The last time the Bruins had such a start? Game 6 of the Cup Final in 2011 when they pasted Vancouver with four in the first.
One assist on Krejci’s tally to Kenny Agostino. In his first period in a Bruins’ uniform, Agostino logged 6:21 with six shifts and a whopping 4:45 on the power play, second only to Torey Krug’s 4:57.
“Yeah,” Cassidy said, “he was going in on [Ryan] Spooner’s spot.”
“He’s smart and strong on the puck,” Bergeron, the game’s No. 1 star said about Agostino. “He played well.”
A Marchand right-dot wrister stretched the lead to 5-1 halfway into the game. But Vancouver turned a few tables in a 34-second span, first with Agostino taking two for slashing and Vancouver connecting on a Thomas Vanek goal at 16:06. Bo Horvat cut the deficit to two at 5-3 at 16:40.

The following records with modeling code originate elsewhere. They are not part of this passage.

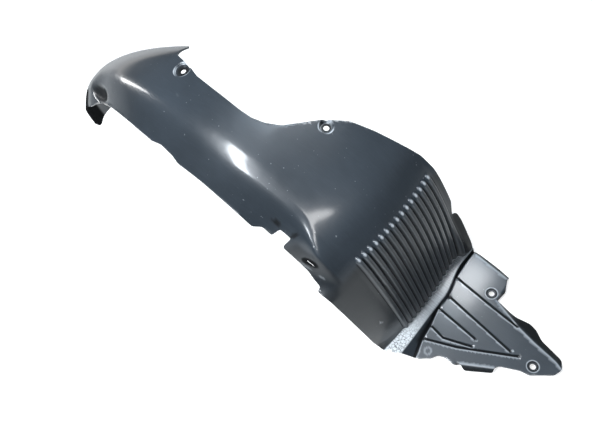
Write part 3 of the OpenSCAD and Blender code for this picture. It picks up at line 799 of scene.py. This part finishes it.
def roomLight():  # cool light from above, dimmer and warmer near the floor, and a pale wall to the rear
    world = bpy.data.worlds.new("room")
    bpy.context.scene.world = world
    paint = Paint(world)
    east, north, up = paint.parts(paint.node("ShaderNodeTexCoord"))
    high = up.between(0.0, 0.8)
    wall = (0 - east).between(0.88, 0.95) * north.between(-0.25, -0.05) * (1 - up.between(0.04, 0.2))
    level = room["low"] + high * room["top"] + wall * room["rearWall"]
    tint = paint.colour(high, room["warm"], room["cool"])
    light = paint.node("ShaderNodeBackground", {}, {"Color": tint, "Strength": level})
    seen = paint.node("ShaderNodeBackground", {}, {"Color": (1, 1, 1, 1), "Strength": 1.0})
    path = paint.node("ShaderNodeLightPath")
    both = paint.node("ShaderNodeMixShader", {}, {0: path, 1: light, 2: seen})
    paint.node("ShaderNodeOutputWorld", {}, {"Surface": both})


roomLight()

floorLook = {
    "level": -0.0125, "side": 60.0, "colour": (0.62, 0.62, 0.61, 1), "cloud": (0.5, 0.5, 0.5, 1),
    "lift": (0.66, 0.66, 0.66, 1), "farLift": (1, 1, 1, 1), "glow": 0.12, "rearGlow": 0.66,
}


def makeFloor():
    bpy.ops.object.select_all(action="DESELECT")
    bpy.ops.mesh.primitive_plane_add(size=floorLook["side"], location=(0, 0, floorLook["level"]))
    floor = bpy.context.active_object
    floor.name = "floor"
    bpy.ops.object.transform_apply(location=True, rotation=False, scale=False)
    paint = Paint(bpy.data.materials.new("paleFloor"))
    place = paint.node("ShaderNodeTexCoord", out=3)
    colour = paint.colour(paint.noise(place, 3.0, 3.0) * 0.06, floorLook["colour"], floorLook["cloud"])
    matt = paint.node("ShaderNodeBsdfPrincipled", {}, {"Base Color": colour, "Roughness": 0.9})
    away = paint.node("ShaderNodeVectorMath", {"operation": "LENGTH"}, {0: place}, 1)
    lift = paint.colour(away.between(0.9, 3.5), floorLook["lift"], floorLook["farLift"])
    glow = paint.node("ShaderNodeEmission", {}, {"Color": lift})
    both = paint.node("ShaderNodeAddShader", {}, {0: matt, 1: glow})
    east, north, _ = paint.parts(place)
    behind = (0 - east).between(1.4, 2.0) * north.between(-0.4, -0.05)
    toCamera = paint.node("ShaderNodeLightPath")
    toGloss = paint.node("ShaderNodeLightPath", out=3)
    shown = toCamera.math("MAXIMUM", toGloss * (floorLook["glow"] + behind * floorLook["rearGlow"]))
    seen = paint.node("ShaderNodeMixShader", {}, {0: shown, 1: matt, 2: both})
    paint.node("ShaderNodeOutputMaterial", {}, {"Surface": seen})
    floor.data.materials.append(paint.owner)
    floor.select_set(False)


makeFloor()
print("floor, lamps and room done")
bpy.context.scene.view_settings.view_transform = "Standard"
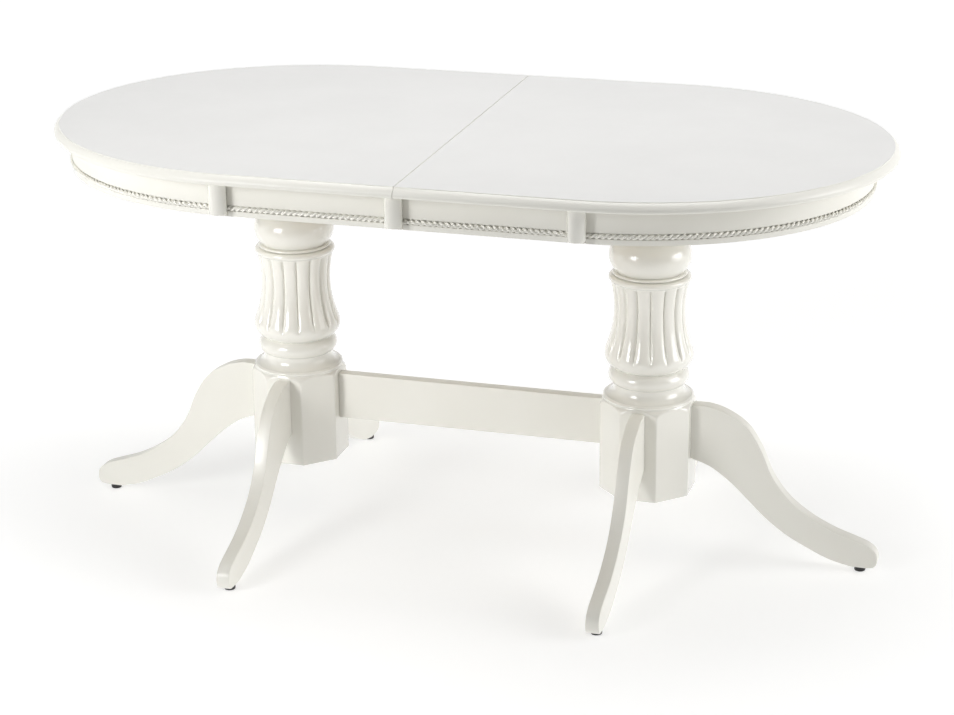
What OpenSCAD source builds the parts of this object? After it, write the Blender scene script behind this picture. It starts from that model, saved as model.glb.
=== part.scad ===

Bergeron completed a storybook return with his first goal and fourth point of the night at 11:53.
Agostino’s final night’s work read 16:08 of ice time on 18 shifts; 7:22 on the power play.
One major Black and Gold need into training camp? A left wing on the third line.
“He is a left stick that has done that in the past,” Cassidy said. “We’ve talked about that at a lower level very successfully, we’re going to give him that opportunity at this level. I thought he did a good job with it. We’ll see going forward how it plays out.”
What are the major challenges for Agostino to make the AHL to NHL jump?
“There’s guys in the American League that skate well,” Cassidy, the former P-Bruins coach said, “shoot well, they just, that part of the game I find there is a difference. The stick position and the angles. They just learn to defend better. Or they’re better defenders up here.”
Bruins defenseman Kevan Miller knows a little about coming up through the ranks from the NCAA to the AHL and NHL. He played 154 games with the Providence Bruins after four years at Vermont.
“We signed him for that [MVP] reason,” Miller said about Agostino. “He deserves a shot at the NHL. If he gets around the net like he did tonight, the goals will come.”